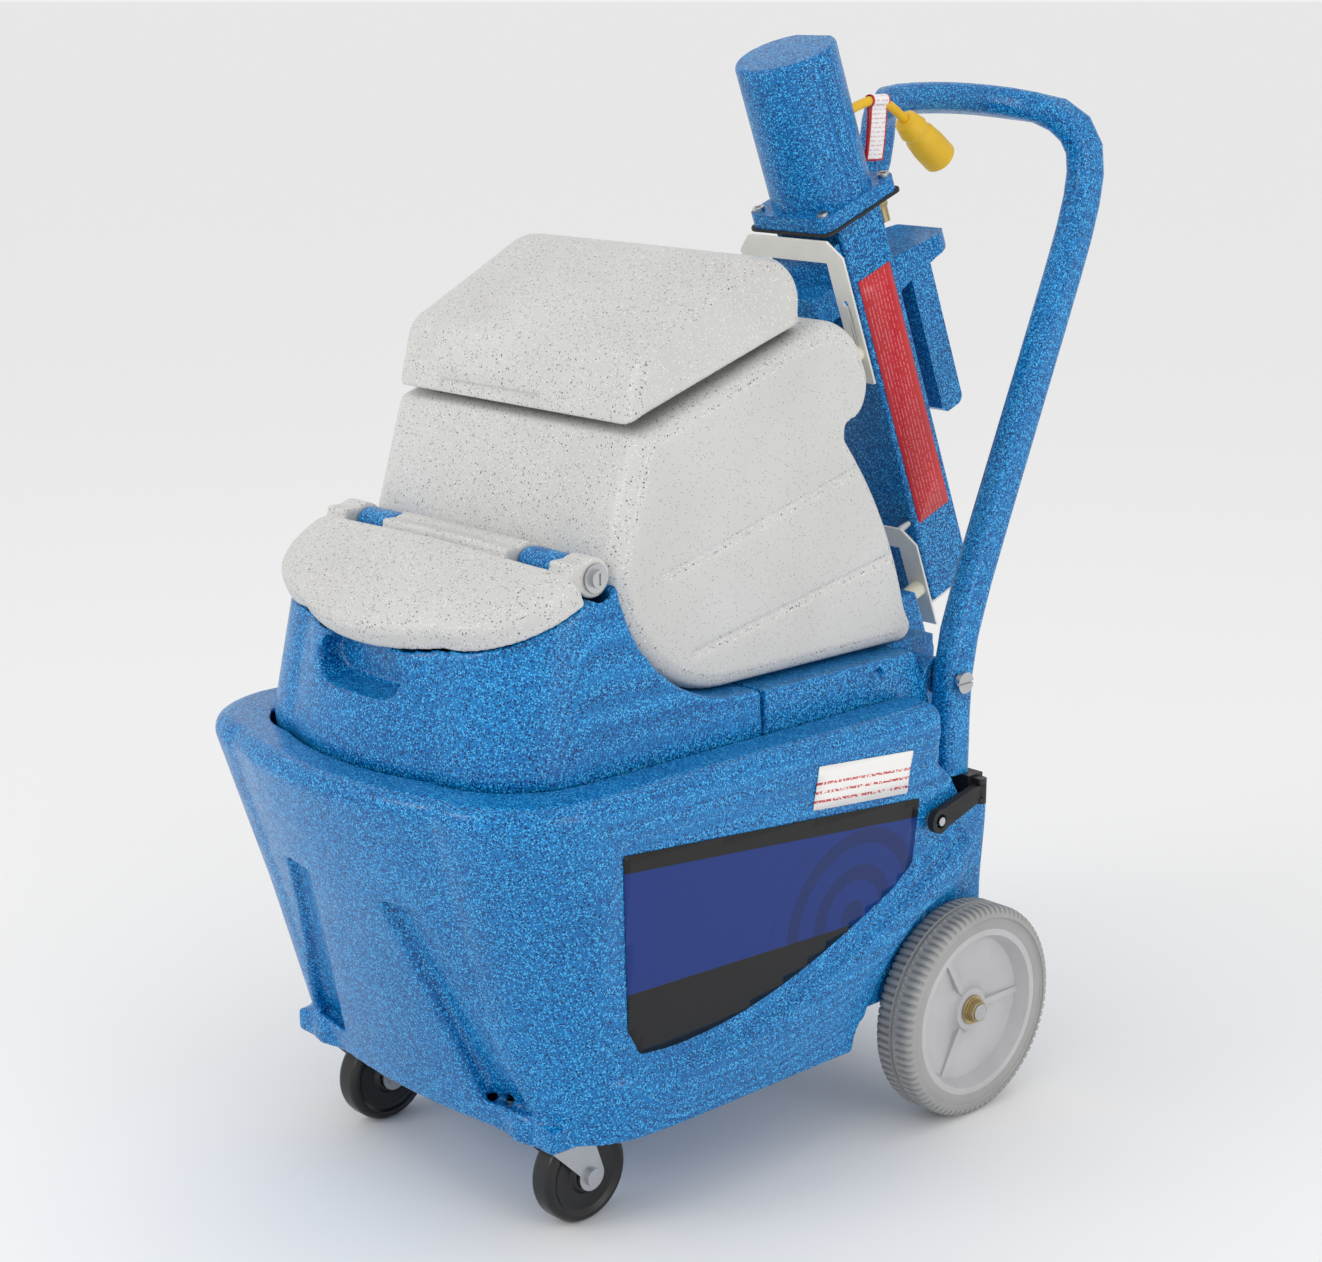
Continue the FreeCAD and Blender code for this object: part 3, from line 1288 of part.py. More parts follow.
SINGLE = [
    base_tub, solution_tank, rear_housing, recovery_tank, tank_gasket, recovery_lid,
    recovery_lid_pin, solution_lid, solution_lid_pin, lid_pin_screws, heater_box, heater_core,
    heater_gasket, heater_cap, flange_screws, thermostat_cover, upper_bracket, lower_bracket,
    bracket_standoffs, nylon_spacers, cord_hook, brass_elbow, strain_relief, pigtail_cord,
    cord_connector, cord_tag, handle, handle_bolts, latch_brackets, latch_screws, latch_keepers, rear_axle,
    axle_brackets, axle_nuts, caster_plates, caster_bolts, vacuum_motor, solution_pump,
    solution_hose, vacuum_standpipe, float_cage, float_ball, vacuum_port, drain_valve,
    drain_lever, switch_panel, power_inlet,
]
SIDED = [latch_strap, wheel_hub, tyre, caster_fork, caster_wheel]


def all_nodes():
    nodes = {make.__name__: make() for make in SINGLE}
    for make in SIDED:
        for word, side in (("left", 1), ("right", -1)):
            nodes[f"{make.__name__}_{word}"] = make(side)
    for index in range(len(switch_heights)):
        nodes[f"rocker_switch_{index + 1}"] = rocker_switch(index)
    return nodes


def main():
    """Write every node, moved so that the origin is under the middle of the overall box."""
    os.makedirs("parts", exist_ok=True)
    nodes = all_nodes()
    boxes = [shape.optimalBoundingBox() for name, shape in nodes.items() if name not in CORD_NODES]
    shift = -(min(b.YMin for b in boxes) + max(b.YMax for b in boxes)) / 2
    print("moved along Y by", round(shift, 3))
    for name, shape in nodes.items():
        if not shape.isValid():
            print("invalid:", name)
        shape.translated(vec(0, shift, 0)).exportStep(os.path.join("parts", name + ".step"))


main()
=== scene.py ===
"""Looks of a self-contained carpet extractor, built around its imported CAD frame.

Metres, +Z up, the front of the machine faces -Y. Speckled mouldings are remeshed from their CAD
nodes, relaxed and shaped by moving their points; hard parts keep their CAD meshes with eased edges.
"""

import json
import math

import bmesh
import bpy
import numpy as np
from mathutils import Matrix, Vector
from mathutils.bvhtree import BVHTree


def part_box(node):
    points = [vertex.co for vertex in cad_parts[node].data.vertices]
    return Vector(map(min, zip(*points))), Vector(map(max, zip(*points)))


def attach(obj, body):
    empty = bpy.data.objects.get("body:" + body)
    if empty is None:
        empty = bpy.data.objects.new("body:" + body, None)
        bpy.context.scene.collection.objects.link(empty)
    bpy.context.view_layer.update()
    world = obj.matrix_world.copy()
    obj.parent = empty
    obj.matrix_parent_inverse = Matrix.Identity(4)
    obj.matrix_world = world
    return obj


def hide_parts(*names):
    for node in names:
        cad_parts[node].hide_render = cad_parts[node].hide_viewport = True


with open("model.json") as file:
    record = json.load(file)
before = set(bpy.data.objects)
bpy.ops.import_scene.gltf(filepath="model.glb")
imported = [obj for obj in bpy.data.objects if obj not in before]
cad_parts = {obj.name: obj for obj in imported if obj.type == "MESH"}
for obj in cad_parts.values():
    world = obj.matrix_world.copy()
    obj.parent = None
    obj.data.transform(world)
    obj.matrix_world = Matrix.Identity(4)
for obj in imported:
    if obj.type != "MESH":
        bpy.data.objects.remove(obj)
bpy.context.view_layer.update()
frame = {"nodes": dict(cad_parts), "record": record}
PART_FRONT = -0.435          # foremost point of the tub in the part's own frame
FRAME_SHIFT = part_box("base_tub")[0].y - PART_FRONT

# ---------------------------------------------------------------- sizes
CAMERA_PLACE = Vector((1.626, -1.5313, 1.022))
CAMERA_TARGET = Vector((0.0, -0.0204, 0.4438))
CAMERA_LENS = 68.06
CAMERA_RISE = 0.0101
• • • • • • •
## Stated exercise:
Exactly reproduce the stretch from the line with "boxes = [shape.optimalBoundingBox()" through the line with "bpy.context.scene.collection.objects.link(empty)", including both ends and nothing else.

## Written reply:
    boxes = [shape.optimalBoundingBox() for name, shape in nodes.items() if name not in CORD_NODES]
    shift = -(min(b.YMin for b in boxes) + max(b.YMax for b in boxes)) / 2
    print("moved along Y by", round(shift, 3))
    for name, shape in nodes.items():
        if not shape.isValid():
            print("invalid:", name)
        shape.translated(vec(0, shift, 0)).exportStep(os.path.join("parts", name + ".step"))


main()
=== scene.py ===
"""Looks of a self-contained carpet extractor, built around its imported CAD frame.

Metres, +Z up, the front of the machine faces -Y. Speckled mouldings are remeshed from their CAD
nodes, relaxed and shaped by moving their points; hard parts keep their CAD meshes with eased edges.
"""

import json
import math

import bmesh
import bpy
import numpy as np
from mathutils import Matrix, Vector
from mathutils.bvhtree import BVHTree


def part_box(node):
    points = [vertex.co for vertex in cad_parts[node].data.vertices]
    return Vector(map(min, zip(*points))), Vector(map(max, zip(*points)))


def attach(obj, body):
    empty = bpy.data.objects.get("body:" + body)
    if empty is None:
        empty = bpy.data.objects.new("body:" + body, None)
        bpy.context.scene.collection.objects.link(empty)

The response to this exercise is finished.